As a three-year-old immigrant, I didn’t have a choice, of
course. But my parents did, and I’ve been forever grateful to them for that
decision.
The happy immigrants in Niagara Falls, 1956 |
They grew up in Hungary - my dad in a pastoral village
nestled in the hills northwest of Budapest, and my mom, in a German community
far away in the south. Chances are they would never have met had the war not
intervened and dramatically changed their lives.
He was 11 and she was 8 when conflict broke out in 1939. My
mother’s family just happened to be in Austria, where my grandfather was
working temporarily, and they never saw their homeland again.
In 1944, my 16-year-old father was snatched off the street
by a passing army unit, and pressed into military service. My grandmother
didn’t even know what had happened to him. Sent to Poland with a gun and no
training, he was soon a prisoner of the Russians, and lucky to survive.
In Austria, my 14-year-old mother was terrified to be strafed
by machine-gun fire from an Allied plane in 1945. She was nonetheless grateful
when the Americans liberated them from the Nazis shortly thereafter.
The Potsdam Agreement drafted by the victorious Allies in
1945 instigated “the largest forcible population transfer in human history” and
“one of the largest episodes of mass human rights abuse in modern
history”. [R.M. Douglas, Orderly and Humane: The Expulsion of the
Germans After the Second World War] Between 12 and 14 million ethnic
Germans were expelled from Hungary, Poland, and Czechoslovakia. They lost their
citizenship, livelihoods, homes, and all possessions aside from what each
person could carry in one suitcase.
My dad’s family had lived in their village for many
generations, his father even having to change his surname to something
Hungarian because he was a civil servant. He chose “Tavaszi”, meaning “spring”. Among the many relatives married to ethnic Hungarians and therefore not evicted were my widowed aunt and her three children – much to their dismay when they became imprisoned
behind the Iron Curtain. They eventually escaped.
My mother’s entire hamlet was “cleansed”, and when we
visited it two decades later, it was a ghost town: soulless houses – many of
which my grandfather had built – weathered doors hanging off broken hinges,
windows shattered, animals nesting among the ruins; the cemetery overgrown, barely
discernible; my grandparents little farmstead reclaimed by nature. No voices or
footsteps other than ours. It was decidedly creepy, but also terribly sad.
The two displaced families became neighbours in former army
barracks in the medieval, storybook town of Mosbach, Baden, near Heidelberg.

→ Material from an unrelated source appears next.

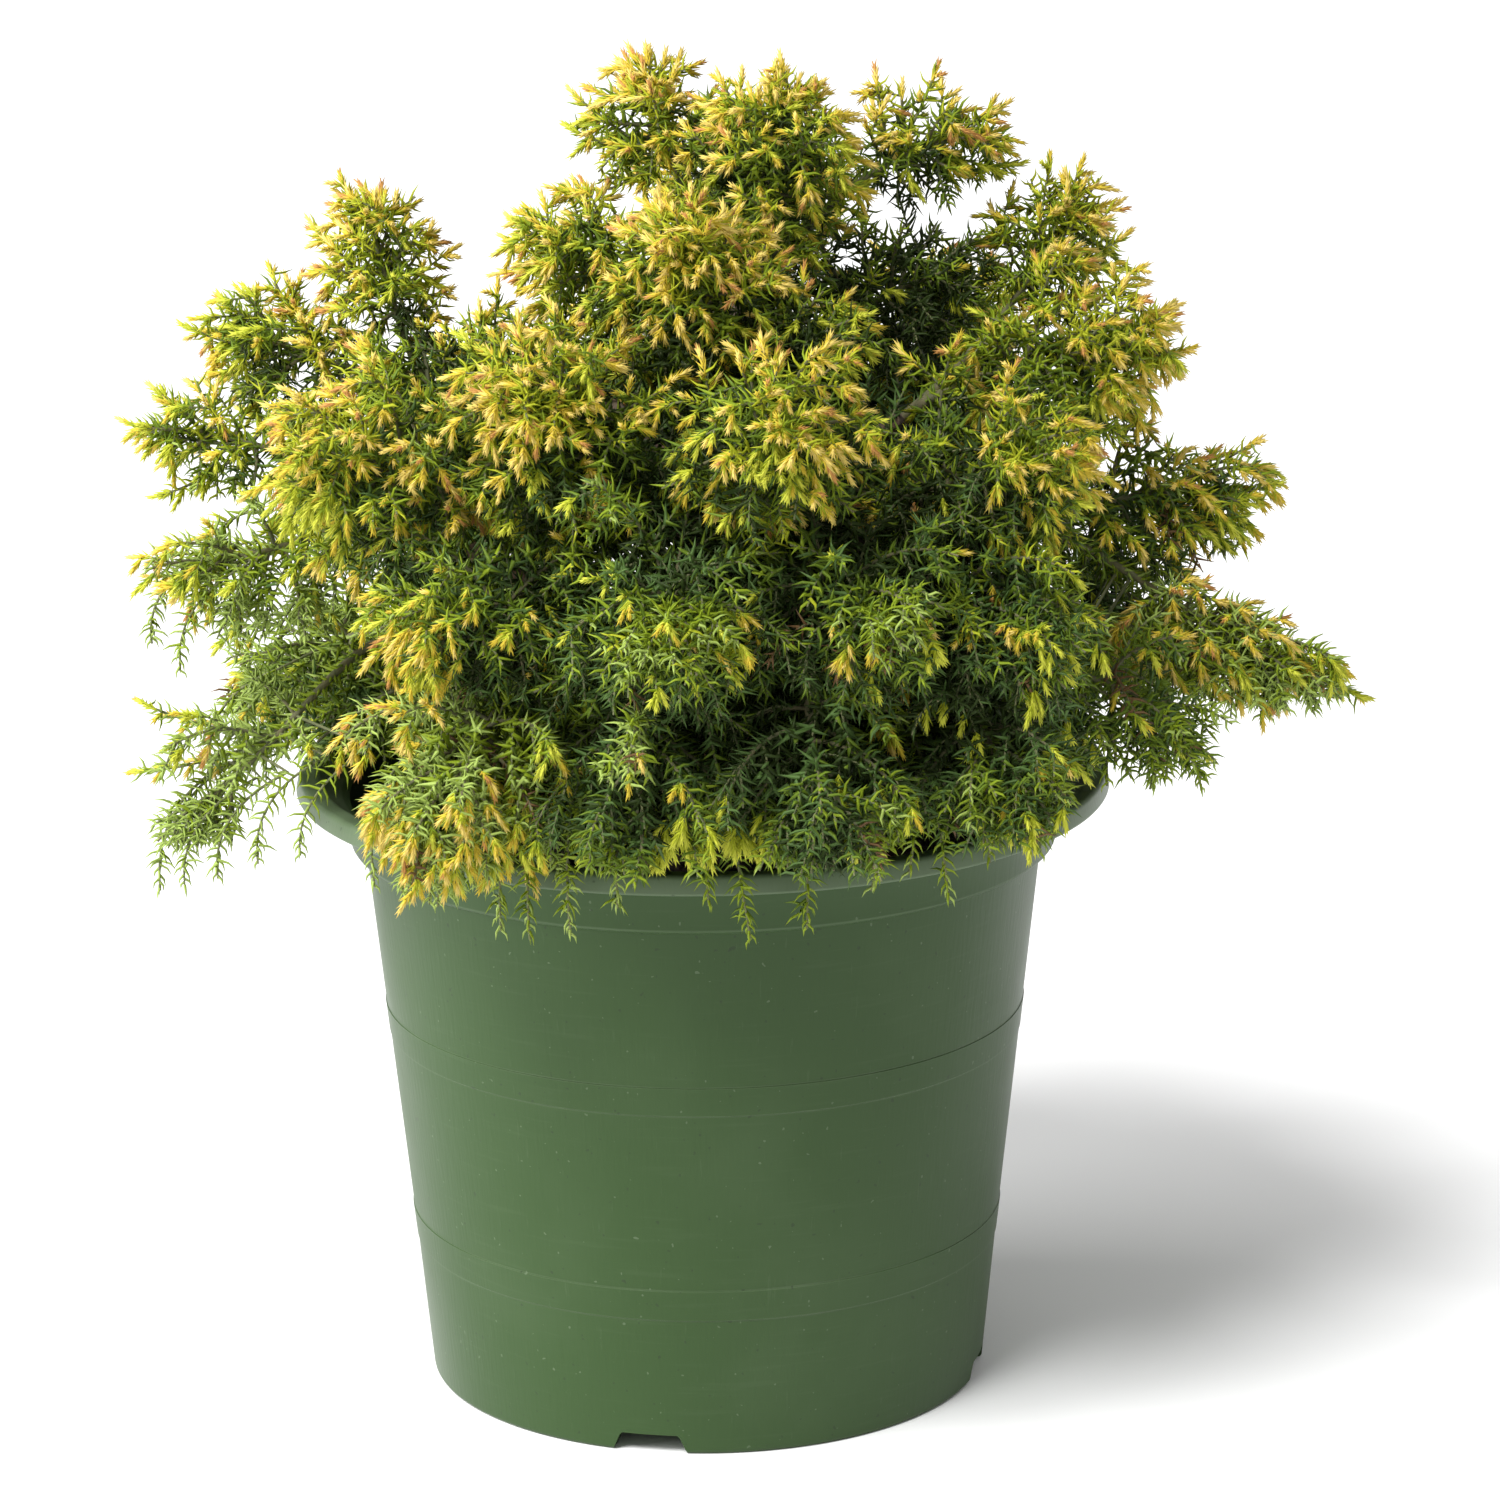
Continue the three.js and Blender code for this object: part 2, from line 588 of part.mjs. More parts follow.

Each family had one room for living, cooking, bathing, and sleeping.
With the influx of so many millions more to feed and house
in a defeated land already starving and bombed out, survival was a challenge. I
grew up with stories about trading the few remaining family heirlooms and
jewellery for food, of carrying heavy bags of nuts scavenged from the forest to
a farmer in exchange for a slab of butter or a sack of flour, of daring to
steal a few cherries off a tree, to be chased and scolded by the property
owner.
But I also heard about the frequent dances held in the
barracks compound. The young could make their fun anywhere, but for my grandparents
it must have been devastating to have lost everything. It became even worse
when three of my aunts died of tuberculosis. Malnutrition undoubtedly
contributed.
My parents, Katie and Paul Tavaszi, 1949 |
My dad was just 21 and my mom, not yet 18 when they married,
already planning their escape to a better land. My mother had aunts in the U.S.
Perhaps they could go there? But the States wouldn’t take them. Canada sounded
good.
I was born in the barracks. When I was three, my family
finally had the paperwork to immigrate to Canada, but my father had to go over
first and have a steady job for at least three months before we could join him.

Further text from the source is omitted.